Dans le bureau de la galerie, deux autres éléments :  » Surfaceaction  » est écrit en Letraset noirs sur le mur en regard d’une grande photographie en couleurs, sans cadre, intitulée Some Kind of Meaning: l’artiste se tient debout sur une terrasse sans garde-fou de l’une des trois cent quatre tours modernes de Glasgow. De dos, légèrement penché, se détachant sur un ciel nuageux, il regarde l’étendue urbaine dans une perspective immense de voies de communication, de constructions, d’arbres. Mais l’horizon ne laisse pas voir les deux cent quatre-vingt-quatre montagnes écossaises, les Munros, qu’il a escaladées dans la neige, le vent, le froid, la solitude.

Glasgow est une agglomération dure, qui connaît depuis vingt ans un grand rayonnement artistique (avec Douglas Gordon, par exemple). Mais Beggs n’a pas de message social, c’est son individualité, son identité artistique, qui compte d’abord. Son tatouage au bras indique sa date de naissance, quelque chose qui ne s’oublie pas, en chiffres imitant ceux des horloges à cristaux liquides.

Une œuvre récente (Corridor, 1999-2001) met en relation l’escalade des tours industrielles de Glasgow et celle des monts celtiques qui la bordent, en indiquant face à face simplement les hauteurs et les noms des unes et des autres. Neal Beggs est en cela proche d’un Joseph Kosuth, d’un Lawrence Weiner, mais aussi de Hamish Fulton, autre promeneur discret dans le paysage. Dans Corridor, le visiteur passe entre ces deux murs de mots. Les connections que l’artiste établit sans cesse sont liées à une méditation qui se souvient des romantiques, de leur expérience de lieux sublimes. Mais Beggs ne s’égare pas dans une rêverie décalée, son corps reste le lieu précis de l’action (avec une réminiscence à Jackson Pollock), le médiateur physique entre l’environnement urbain et naturel, le réceptacle de fictions personnelles mais aussi d’une histoire collective. Le corps permet au processus créateur de toucher les frontières les plus intimes de la vie et de la pensée, en tenant compte aussi du langage et de ses codes.
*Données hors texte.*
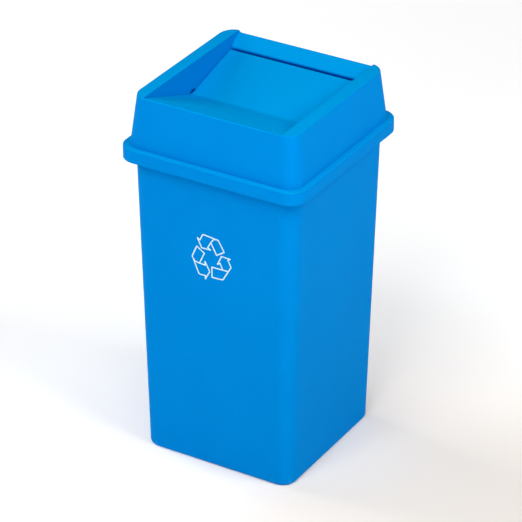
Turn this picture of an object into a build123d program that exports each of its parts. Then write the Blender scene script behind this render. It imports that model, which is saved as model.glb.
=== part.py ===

Enfin, la vidéo qui déroule les images de l’action qui a eu lieu dans la galerie donne également la dimension sonore de l’effort.
Les trois derniers jours de l’exposition, Bernard Brunon (That’s Painting Productions) viendra reboucher et repeindre les murs selon une programmation précise, et le lissage sonore des murs sera un écho aux pièces de Neal Beggs. La peinture comme surface, concept et mise en relation de territoires et de temps différents trouvera là un contrepoint ouvert.

Neal Beggs
— Some Kind of Meaning, 2000. Photographie couleur. 75 x 110 cm.
— Surfaceaction, 2002. Letraset collés sur le mur.
— I Want You, 2002. Abrasif et coutures. 20 x 20 cm.
— Climbing Wall, 2002. Action sur les murs de la galerie. Marques de l’escalade sur 3 m de haut et 18 m de long.
— Vidéo de l’action Climbing Wall, 2002. Auteur : Christophe Loizillon. 14 minutes.